--- START STORED DATA ---
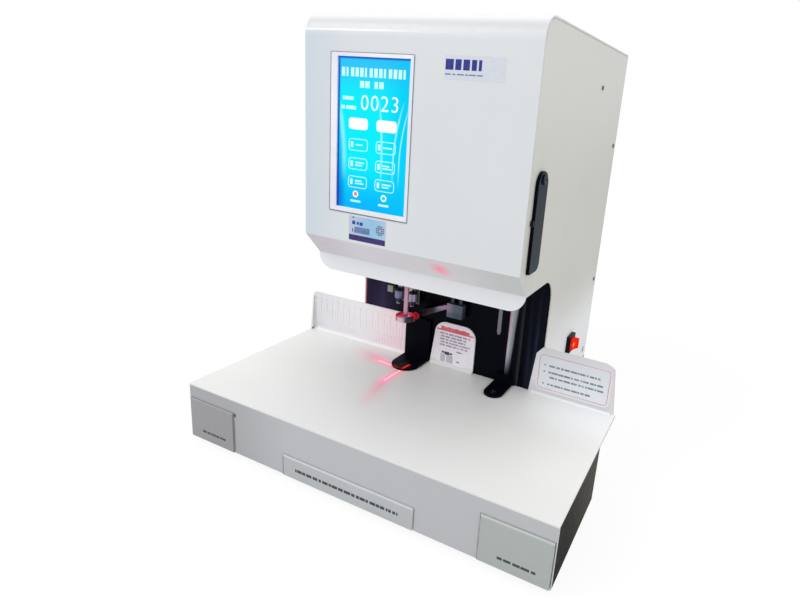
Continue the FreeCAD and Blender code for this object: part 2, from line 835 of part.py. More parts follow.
def make_front_cover():
    """Moulded front: face, round top edge, bevel and the lip over the throat."""
    wall = "cover_wall"
    profile = plate("YZ_Plane", [
        ("face_y", "bevel_z"),
        ("lip_y", "bevel_foot_z"),
        ("lip_y", "lip_z"),
        ("lip_y + " + wall, "lip_z"),
        ("lip_y + " + wall, "bevel_foot_z + bevel_miter"),
        ("face_y + " + wall, "bevel_z + bevel_miter"),
        ("face_y + " + wall, "top_z - cover_round"),
        ("face_y + cover_round", "top_z - " + wall, "cover_round - " + wall, -1),
        ("face_y + cover_top_run", "top_z - " + wall),
        ("face_y + cover_top_run", "top_z"),
        ("face_y + cover_round", "top_z"),
        ("face_y", "top_z - cover_round", "cover_round", 1),
    ], ("tower_left", "tower_right"))
    across = ("lip_y - overrun", "lip_y + cover_wall + overrun")
    low = "lip_z - overrun"
    corners = [
        plate("XZ_Plane", [
            ("tower_left - overrun", low), ("tower_left + lip_corner", low),
            ("tower_left + lip_corner", "lip_z"),
            ("tower_left", "lip_z + lip_corner", "lip_corner", -1),
            ("tower_left - overrun", "lip_z + lip_corner"),
        ], across),
        plate("XZ_Plane", [
            ("tower_right + overrun", low), ("tower_right + overrun", "lip_z + lip_corner"),
            ("tower_right", "lip_z + lip_corner"),
            ("tower_right - lip_corner", "lip_z", "lip_corner", -1),
            ("tower_right - lip_corner", low),
        ], across),
    ]
    window = block(("screen_x + bezel_lip", "screen_right_x - bezel_lip"),
                   ("face_y - overrun", "face_y + cover_wall + overrun"),
                   ("screen_z + bezel_lip", "screen_top_z - bezel_lip"))
    node("front_cover", cut(profile, window, *corners))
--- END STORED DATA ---
WHAT TO WORK ON.
Set down the material above again, word for word.

RESULT BELOW.
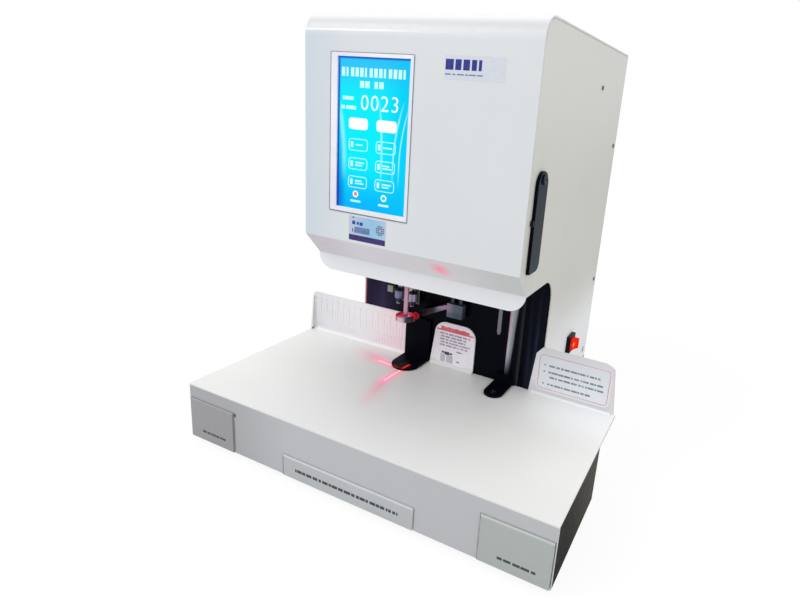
Continue the FreeCAD and Blender code for this object: part 2, from line 835 of part.py. More parts follow.
def make_front_cover():
    """Moulded front: face, round top edge, bevel and the lip over the throat."""
    wall = "cover_wall"
    profile = plate("YZ_Plane", [
        ("face_y", "bevel_z"),
        ("lip_y", "bevel_foot_z"),
        ("lip_y", "lip_z"),
        ("lip_y + " + wall, "lip_z"),
        ("lip_y + " + wall, "bevel_foot_z + bevel_miter"),
        ("face_y + " + wall, "bevel_z + bevel_miter"),
        ("face_y + " + wall, "top_z - cover_round"),
        ("face_y + cover_round", "top_z - " + wall, "cover_round - " + wall, -1),
        ("face_y + cover_top_run", "top_z - " + wall),
        ("face_y + cover_top_run", "top_z"),
        ("face_y + cover_round", "top_z"),
        ("face_y", "top_z - cover_round", "cover_round", 1),
    ], ("tower_left", "tower_right"))
    across = ("lip_y - overrun", "lip_y + cover_wall + overrun")
    low = "lip_z - overrun"
    corners = [
        plate("XZ_Plane", [
            ("tower_left - overrun", low), ("tower_left + lip_corner", low),
            ("tower_left + lip_corner", "lip_z"),
            ("tower_left", "lip_z + lip_corner", "lip_corner", -1),
            ("tower_left - overrun", "lip_z + lip_corner"),
        ], across),
        plate("XZ_Plane", [
            ("tower_right + overrun", low), ("tower_right + overrun", "lip_z + lip_corner"),
            ("tower_right", "lip_z + lip_corner"),
            ("tower_right - lip_corner", "lip_z", "lip_corner", -1),
            ("tower_right - lip_corner", low),
        ], across),
    ]
    window = block(("screen_x + bezel_lip", "screen_right_x - bezel_lip"),
                   ("face_y - overrun", "face_y + cover_wall + overrun"),
                   ("screen_z + bezel_lip", "screen_top_z - bezel_lip"))
    node("front_cover", cut(profile, window, *corners))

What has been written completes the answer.